Do this =
Nothing but the lines from the one containing "body_casting();" down to the one containing "bpy.data.objects.remove(obj)", both included, should be echoed, and each exactly as it stands.
:: Dataset excerpt
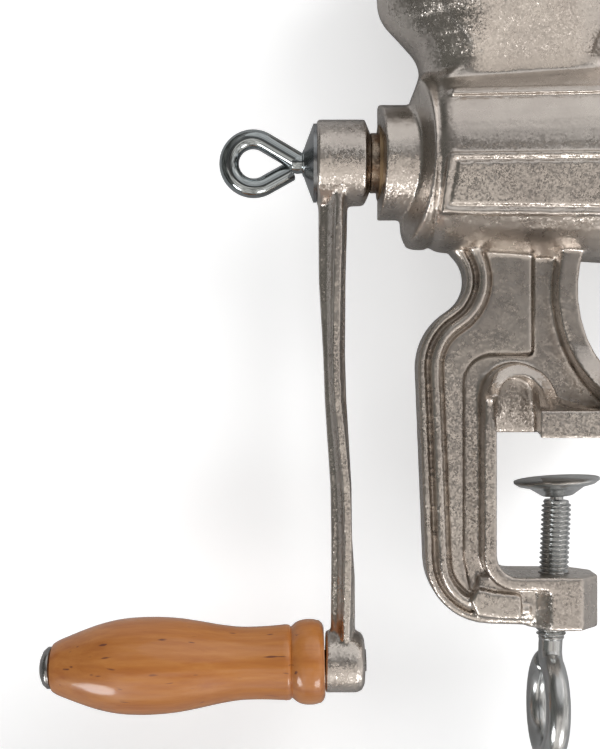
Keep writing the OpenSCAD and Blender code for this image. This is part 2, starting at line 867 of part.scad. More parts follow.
arm_faces = concat(
    [for (k = [0 : arm_n - 1]) [arm_n * (arm_last + 1), k, (k + 1) % arm_n]],
    [for (i = [0 : arm_last - 1], k = [0 : arm_n - 1])
        each arm_quad(arm_n * i + k, arm_n * i + (k + 1) % arm_n,
                      arm_n * (i + 1) + k, arm_n * (i + 1) + (k + 1) % arm_n)],
    [for (k = [0 : arm_n - 1])
        [arm_n * (arm_last + 1) + 1, arm_n * arm_last + (k + 1) % arm_n, arm_n * arm_last + k]]);

// Crank: hub, bent arm and grip boss
module crank_arm() {
    color(tin)
        difference() {
            union() {
                on_axis()
                    rotate_extrude()
                        polygon([[0, hub_rear_x], [hub_r - 0.8, hub_rear_x], [hub_r, hub_rear_x + 0.8],
                                 [hub_r, hub_front_x - 2], [hub_r - hub_bevel, hub_front_x], [0, hub_front_x]]);
                polyhedron(concat(arm_points, arm_middles), arm_faces);
                translate([grip_face_x, 0, grip_z])
                    rotate([0, 90, 0])
                        rotate_extrude()
                            polygon([[0, 0], [grip_boss_r, 0], [grip_boss_r, grip_boss_len - 3],
                                     [grip_boss_r - 0.9, grip_boss_len - 1], [grip_boss_r - 3, grip_boss_len],
                                     [0, grip_boss_len]]);
            }
            translate([hub_rear_x - 1, -square_half - slip_gap, axis_z - square_half - slip_gap])
                cube([hub_len + 2, 2 * (square_half + slip_gap), 2 * (square_half + slip_gap)]);
            on_grip()
                translate([0, 0, -grip_boss_len - 2])
                    cylinder(r = spindle_r + run_gap, h = grip_boss_len + 4);
        }
}

// Hollow conical washer between the hub and the bolt's shoulder
module cone_washer() {
    wall = 1.6;
    color(steel)
        on_axis()
            rotate_extrude()
                polygon([[thread_m_r + slip_gap, neck_x], [thread_m_r + 0.9, neck_x], [cone_r, cone_x - 0.8],
                         [cone_r, cone_x + 0.4], [cone_r - wall, cone_x + 0.4],
                         [thread_m_r + slip_gap, neck_x + wall]]);
}

// Eye bolt: the rod slopes up to a round loop and comes back below itself, where it is cut off
loop_away = 18.6;
return_len = 6.8;
module crank_bolt() {
    rod_r = bolt_rod_d / 2;
    tangent_a = acos(bolt_loop_r / loop_away);
    low_a = -tangent_a;
    slope_len = loop_away * sin(tangent_a);
    color(steel)
        union() {
            on_axis(neck_x)
                cylinder(r = thread_m_r, h = bolt_depth + cone_h);
            on_axis(neck_x - 1.2)
                cylinder(r = thread_m_r + 1, h = 1.2);
            translate([neck_x - 1.2, 0, axis_z])
                sphere(rod_r + 0.3);
            translate([neck_x - 1.2 - loop_away, 0, axis_z])
                rotate([90, 0, 0]) {
                    rotate([0, 0, tangent_a - 1])
                        rotate_extrude(angle = 362 - 2 * tangent_a)
                            translate([bolt_loop_r, 0])
                                circle(rod_r, $fn = 32);
                    rotate([0, 0, tangent_a])
                        translate([bolt_loop_r, 0.3, 0])
                            rotate([90, 0, 0])
                                cylinder(r = rod_r - 0.1, h = slope_len);
                    rotate([0, 0, low_a])
                        translate([bolt_loop_r, -0.3, 0])
                            rotate([-90, 0, 0])
                                cylinder(r = rod_r - 0.1, h = return_len);
                }
        }
}

// Places what turns on the grip's own axis, with Z pointing away from the crank
module on_grip() {
    translate([grip_face_x, 0, grip_z])
        rotate([0, -90 - grip_tilt, 0])
            children();
}

grip_gap = 0.5;
module grip() {
    color(wood)
        on_grip()
            difference() {
                rotate_extrude()
                    polygon(concat(
                        [[0, grip_gap], [12, grip_gap]],
                        arc([grip_r - 8, grip_gap + 6.4], 5.4, -70, 60, 8),
                        arc([12.6 + 2, grip_gap + 13.4], 2, 240, 150, 3),
                        grip_curve(grip_gap + 15.5, grip_len),
                        [[0, grip_len]]));
                translate([0, 0, -1])
                    cylinder(r = spindle_r + run_gap, h = grip_len + 2);
            }
}

// Swell of the grip between the bead and its far end: a waist, a belly and a rounded end
grip_shoulder_r = 13.8;
grip_waist_r = 13;
grip_end_r = 10;
function smooth(t) = t * t * (3 - 2 * t);
function grip_radius(t) =
    t < 0.18 ? grip_shoulder_r - (grip_shoulder_r - grip_waist_r) * smooth(t / 0.18) :
    t < 0.60 ? grip_waist_r + (grip_r - grip_waist_r) * smooth((t - 0.18) / 0.42) :
    grip_r - (grip_r - grip_end_r) * pow((t - 0.60) / 0.40, 2.3);
function grip_curve(s0, s1) = [for (i = [0 : 20]) [grip_radius(i / 20), s0 + (s1 - s0) * i / 20]];

head_h = 4;
module grip_spindle() {
    head_r = 7.6;
    tail = 0.6;
    color(steel)
        on_grip()
            union() {
                translate([0, 0, -grip_boss_len - tail])
                    cylinder(r = spindle_r, h = grip_len + grip_boss_len + tail + 1);
                translate([0, 0, grip_len + grip_gap])
                    rotate_extrude()
                        polygon([[0, 0], [head_r, 0], [head_r, 1.6], [head_r - 1.2, 3], [head_r - 3.4, head_h],
                                 [0, head_h]]);
            }
}

module clamp_pad() {
    color(zinc)
        on_screw()
            translate([0, 0, ball_z])
                rotate([0, pad_tilt - screw_lean, 0])
                    difference() {
                        rotate_extrude()
                            polygon([[0, ball_drop], [pad_r, ball_drop], [pad_r, ball_drop - 0.8],
                                     [pad_r - 1.5, ball_drop - 1.9], [pad_r - 5.4, ball_drop - 2.9],
                                     [5.8, ball_drop - pad_h], [0, ball_drop - pad_h]]);
                        sphere(ball_r + run_gap);
                        translate([0, 0, -ball_r])
                            cylinder(r = ball_r - 0.4, h = ball_r);
                    }
}

module clamp_screw() {
    rod_r = loop_rod_d / 2;
    neck = 2.4;
    knuckle = 0.35;
    loop_open_a = 20;
    color(zinc)
        on_screw()
            union() {
                translate([0, 0, ball_z])
                    sphere(ball_r);
                translate([0, 0, thread_top_z - 1])
                    cylinder(r = neck, h = ball_z - thread_top_z + 1);
                translate([0, 0, thread_end_z])
                    cylinder(r = screw_r, h = thread_top_z - 0.8 - thread_end_z);
                translate([0, 0, thread_top_z - 0.8])
                    cylinder(r1 = screw_r, r2 = screw_r - 0.8, h = 0.8);
                translate([0, 0, loop_z + loop_r])
                    cylinder(r = rod_r, h = thread_end_z - loop_z - loop_r + 1);
                translate([0, 0, loop_z + loop_r])
                    sphere(rod_r + knuckle);
                translate([0, 0, loop_z])
                    rotate([0, -90, 0])
                        rotate([0, 0, loop_open_a])
                            rotate_extrude(angle = 355 - loop_open_a)
                                translate([loop_r, 0])
                                    circle(rod_r, $fn = 32);
            }
}

body_casting();
rear_bush();
thrust_washer();
auger();
drive_stud();
knife();
grinding_plate();
plate_pin();
ring_nut();
crank_arm();
cone_washer();
crank_bolt();
grip();
grip_spindle();
clamp_pad();
clamp_screw();
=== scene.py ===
"""Looks of the hand cranked meat grinder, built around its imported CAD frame. Metres throughout."""
import math

import bpy
import numpy as np
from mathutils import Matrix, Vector


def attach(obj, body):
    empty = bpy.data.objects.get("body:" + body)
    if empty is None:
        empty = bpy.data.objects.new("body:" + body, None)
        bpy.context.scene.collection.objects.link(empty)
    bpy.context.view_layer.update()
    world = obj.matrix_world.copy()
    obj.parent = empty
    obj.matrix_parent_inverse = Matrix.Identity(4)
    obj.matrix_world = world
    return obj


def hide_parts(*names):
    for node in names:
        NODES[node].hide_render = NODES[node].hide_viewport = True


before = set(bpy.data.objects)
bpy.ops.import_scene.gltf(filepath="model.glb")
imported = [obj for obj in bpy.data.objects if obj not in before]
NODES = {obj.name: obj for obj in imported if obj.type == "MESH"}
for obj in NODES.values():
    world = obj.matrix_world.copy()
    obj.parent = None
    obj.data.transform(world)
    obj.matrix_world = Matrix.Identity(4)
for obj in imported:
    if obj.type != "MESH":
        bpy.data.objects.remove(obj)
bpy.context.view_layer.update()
MM = 0.001

# Driving sizes, the same as the part's own
AXIS_Z = 99.5 * MM
MOUTH_X = 58.0 * MM
MOUTH_R = 41.0 * MM
THREAD_X = 42.0 * MM
NUT_PITCH = 4.0 * MM
NUT_BORE_R = 41.05 * MM
NUT_BORE_X = 44.0 * MM
NUT_SEAT_X = 62.0 * MM
NECK_Z = 132 * MM
SIDE_HALF = 22 * MM
SIDE_LEAN = math.radians(22)
HOPPER_X = -13 * MM
HOPPER_HALF = 12.5 * MM
WEB_HALF = 3.5 * MM
JOURNAL_X = -62 * MM
SCREW_R = 5.4 * MM
SCREW_PITCH = 1.75 * MM
SCREW_LEAN = math.radians(2.5)
SCREW_PIVOT = Vector((0, 0, -40 * MM))
BOLT_R = 4.0 * MM
BOLT_PITCH = 1.25 * MM
SPINDLE_BORE_R = 4.3 * MM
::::
Answer to this problem =
body_casting();
rear_bush();
thrust_washer();
auger();
drive_stud();
knife();
grinding_plate();
plate_pin();
ring_nut();
crank_arm();
cone_washer();
crank_bolt();
grip();
grip_spindle();
clamp_pad();
clamp_screw();
=== scene.py ===
"""Looks of the hand cranked meat grinder, built around its imported CAD frame. Metres throughout."""
import math

import bpy
import numpy as np
from mathutils import Matrix, Vector


def attach(obj, body):
    empty = bpy.data.objects.get("body:" + body)
    if empty is None:
        empty = bpy.data.objects.new("body:" + body, None)
        bpy.context.scene.collection.objects.link(empty)
    bpy.context.view_layer.update()
    world = obj.matrix_world.copy()
    obj.parent = empty
    obj.matrix_parent_inverse = Matrix.Identity(4)
    obj.matrix_world = world
    return obj


def hide_parts(*names):
    for node in names:
        NODES[node].hide_render = NODES[node].hide_viewport = True


before = set(bpy.data.objects)
bpy.ops.import_scene.gltf(filepath="model.glb")
imported = [obj for obj in bpy.data.objects if obj not in before]
NODES = {obj.name: obj for obj in imported if obj.type == "MESH"}
for obj in NODES.values():
    world = obj.matrix_world.copy()
    obj.parent = None
    obj.data.transform(world)
    obj.matrix_world = Matrix.Identity(4)
for obj in imported:
    if obj.type != "MESH":
        bpy.data.objects.remove(obj)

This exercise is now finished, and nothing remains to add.